REPRESENTATIONAL SEMANTICS AND EXPRESSIVIST PRAGMATICS

Huw Price is one of the boldest and most original voices of pragmatism in the generation after Richard Rorty and Hilary Putnam. Two particularly interesting ideas he has been developing recently are subject naturalism and global expressivism.

The term by contrast to which ‘subject naturalism’ is defined is ‘object naturalism’, which is the kind usually associated with the term ‘naturalism’. It aspires to a particular kind of semantic account of some vocabulary or discursive practice. More particularly, it offers a representational account. That is, it says what objects and properties that vocabulary talks about, what range of facts it states or expresses. That representational semantic strategy accounts for the ‘object’ side of object naturalism. The ‘naturalism’ side is a matter of the semantic metavocabulary that is employed, in part to specify the ontology: what kinds of things the vocabulary in question represents. It is to be a naturalistic vocabulary.

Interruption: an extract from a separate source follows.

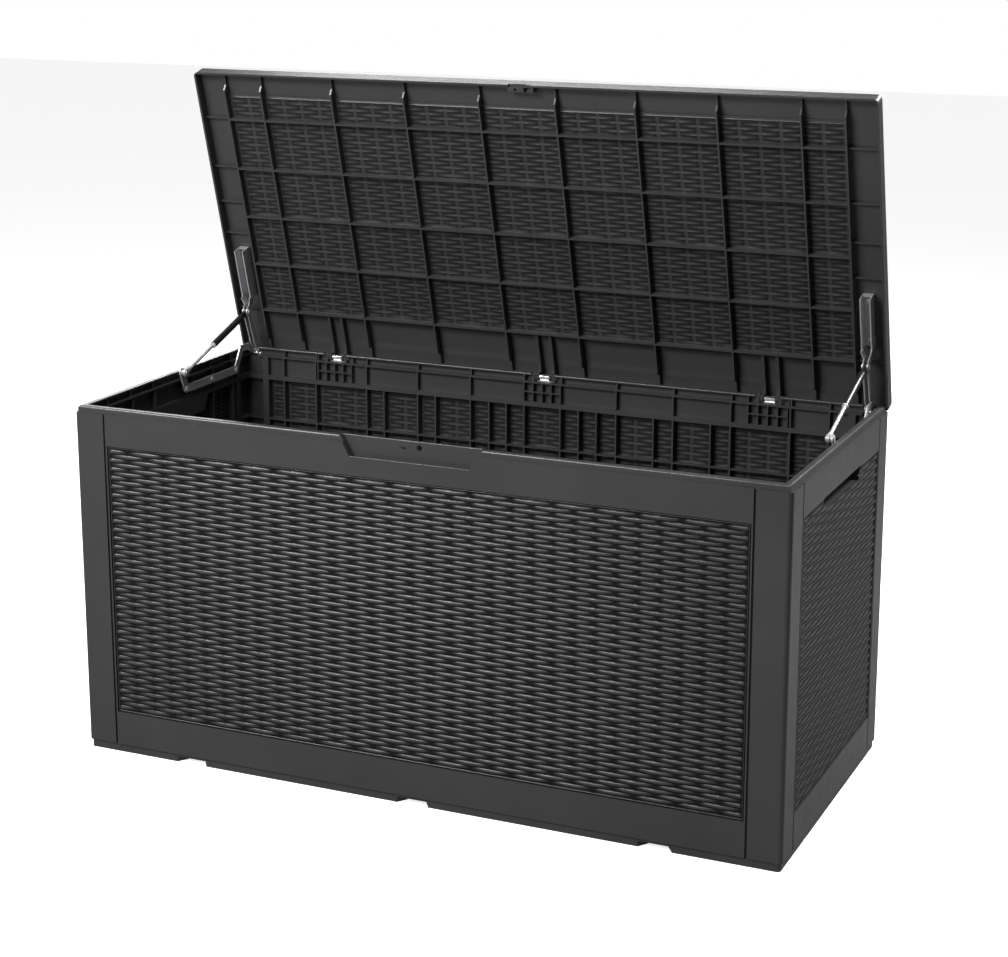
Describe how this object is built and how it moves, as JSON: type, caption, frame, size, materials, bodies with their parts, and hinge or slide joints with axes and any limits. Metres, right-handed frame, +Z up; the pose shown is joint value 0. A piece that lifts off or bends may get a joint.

That is a genus that comprises a variety of species, including at least the vocabulary of fundamental physics, vocabularies of the special natural sciences, or, least demandingly, groundlevel empirical descriptive vocabulary, including both observational and theoretical vocabulary.

By contrast, subject naturalism is the project of using a vocabulary that is naturalistic in one of these senses, not as a semantic metavocabulary but as what in Between Saying and Doing (Brandom 2008) I call a ‘pragmatic metavocabulary’.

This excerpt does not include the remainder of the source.